TRENTON – Chief Justice Stuart Rabner of the State Supreme Court said if the Senate Judiciary Committee wants to sample his brand of decision-making, they need look no further than his resolution of a statewide political fight.

After nearly seven years on the state’s high court, Rabner, a Caldwell resident, went before state Sen. Nick Scutari (D-22) and his committee this afternoon in pursuit of reappointment to the court.

A Jon Corzine appointee originally, Rabner said he deeply appreciated Gov. Chris Christie’s decision to re-nominate him, and used his work to supply a tiebreaker to the 2011 reapportionment commission as an example of how he makes decisions.

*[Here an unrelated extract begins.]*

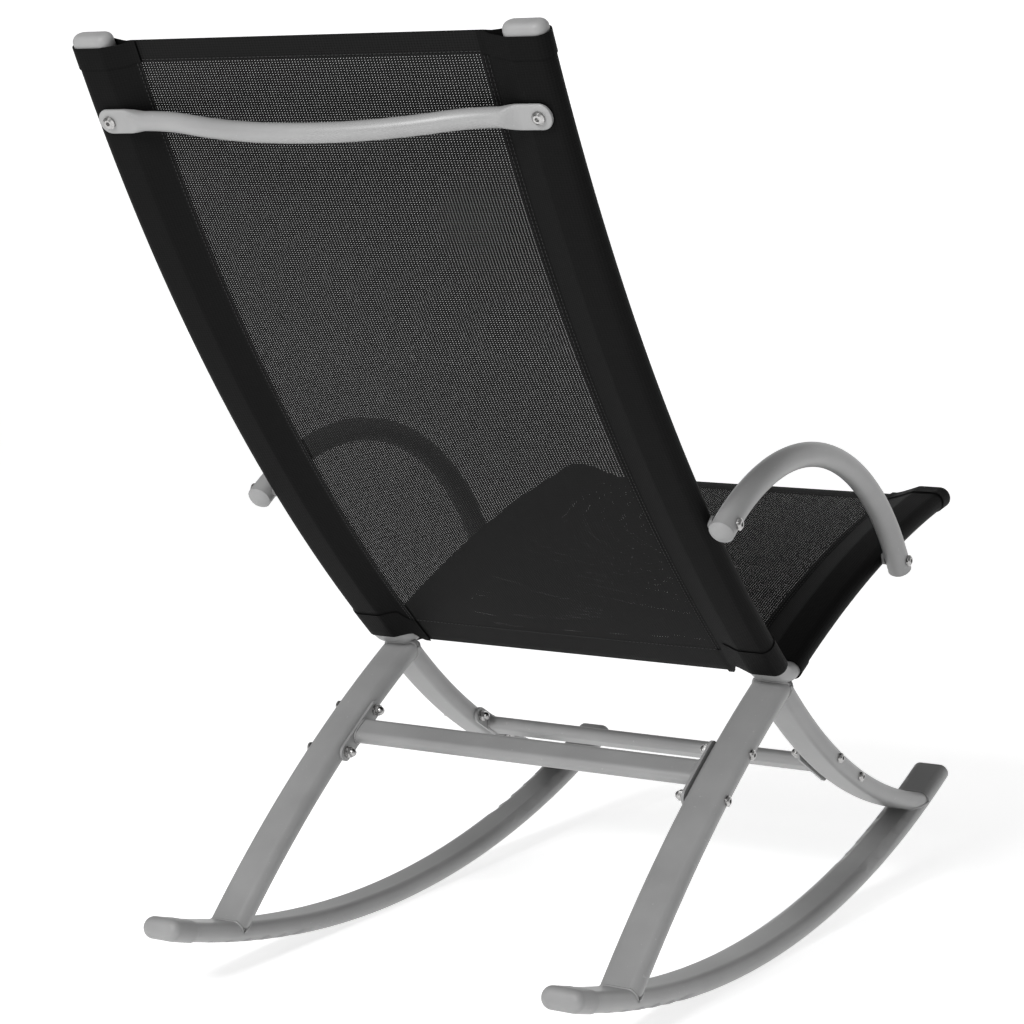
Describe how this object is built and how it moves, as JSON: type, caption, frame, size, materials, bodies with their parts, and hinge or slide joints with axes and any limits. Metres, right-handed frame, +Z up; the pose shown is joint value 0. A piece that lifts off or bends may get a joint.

Himself serving as a tiebreaker to find a redistricting tiebreaker, the justice asked members of the Republican and Democratic teams to submit names to him of experts they believed suitable to serve as tiebreaker.

Rabner found in those submissions a match from either side, selecting the late Prof. Alan Rosenthal of Rutgers University.

“I hope you think the process was a fair one,” Rabner told the senators.

State Sen. Gerald Cardinale (R-39) didn’t think it was fair.

“I believe it is your duty,” the veteran GOP senator said. “You have a responsibility to appoint a fair and impartial person. It is not a good excuse to pass that decision along.”

Rabner fought back, noting that the agreed-on name was not binding.

“As I said to the partiers the last time, ‘It’s not automatic.’ I would look favorably on that individual [but make the final decision],” he said.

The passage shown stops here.